Patrice Talon, en homme d’affaires devenu chef d’État, a gouverné par réformes audacieuses mais souvent brutales, concentrant le pouvoir et s’appuyant sur une justice perçue comme inféodée. Il a transformé le pays, certes, mais à quel prix humain, social et démocratique ?

Nul ne peut nier l’ampleur des transformations initiées depuis son élection. Élu sur une promesse de rupture, il engage dès son arrivée une refonte des politiques publiques : rationalisation de l’administration, digitalisation des services, lutte contre certaines formes de corruption, réforme des finances publiques. Les projets structurants se multiplient : modernisation des infrastructures routières, réhabilitation des marchés, revalorisation du patrimoine culturel, amélioration des services de santé.
En somme, le chef de l’État imprime à la gestion publique une rigueur nouvelle.

Mais l’autre visage du régime Talon, celui que son propre aveu semble désormais reconnaître, apparaît un peu plus sombre. Car la modernisation s’est accompagnée d’un resserrement autoritaire traduisant une absence d’indulgence. Des opposants croupissent toujours en prison, d’autres vivent en exil, tandis que des lois liberticides continuent d’entraver les libertés fondamentales. Le peuple paie le prix de certaines décisions stratégiques qui l’éloignent d’un minimum de subsistance et de participation démocratique.

Alors pardonner, oui, mais quoi ? Et surtout, pourquoi maintenant ? Un pardon sans actes vaut-il rédemption ?

L’humilité, dans la bouche d’un homme de pouvoir, est rarement gratuite. Elle intervient souvent trop tard, avec une visée stratégique : masquer les responsabilités, préparer une sortie sans heurts, et réécrire le bilan à l’encre de la bienveillance. Dans un pays où l’État de droit a été mis à l’épreuve, le pardon ne peut être qu’un aboutissement démocratique, pas une échappatoire. Ceci étant, le pardon sollicité par le président ne peut être accepté sans conditions. Il doit s’accompagner d’un désarmement du pouvoir : libération des prisonniers politiques, retour des exilés, abrogation des lois d’exception, et ouverture d’un dialogue national pour refonder le pacte démocratique. Ce n’est qu’à ce prix que l’appel au “destin commun” peut être perçu comme sincère, et non comme une ruse de fin de règne.

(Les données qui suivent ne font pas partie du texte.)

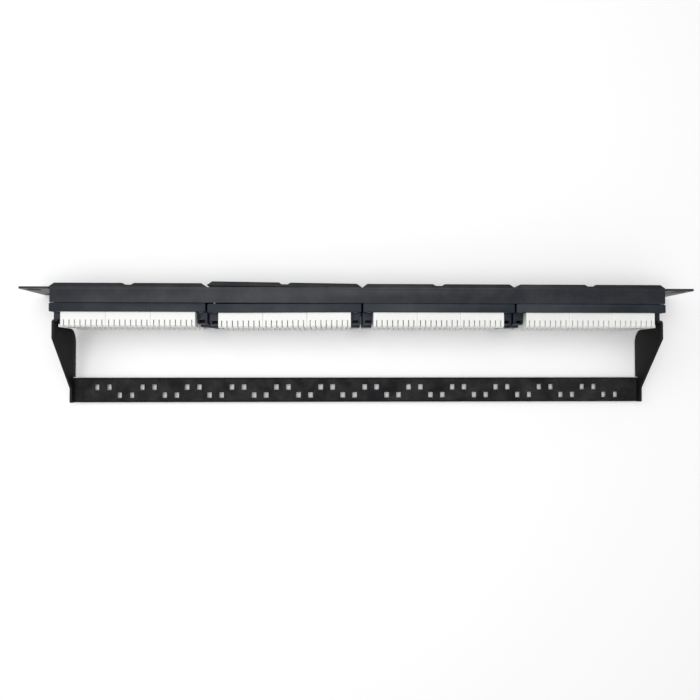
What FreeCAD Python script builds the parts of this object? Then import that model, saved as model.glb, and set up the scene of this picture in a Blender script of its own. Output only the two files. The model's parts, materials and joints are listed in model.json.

Ainsi, s’il souhaite sortir par la grande porte, il devra poser des gestes forts et irréversibles. Car demander pardon n’est jamais anodin. Cela implique au minimum la reconnaissance des torts, mais surtout une volonté de réparation. Or, dans le cas de Patrice Talon, l’aveu reste au stade des paroles. Il affirme avoir agi de bonne foi. Soit. Mais en politique, la bonne foi ne se déclare pas : elle se démontre. Et le pardon n’est pas un préalable à la justice, il en est le prolongement.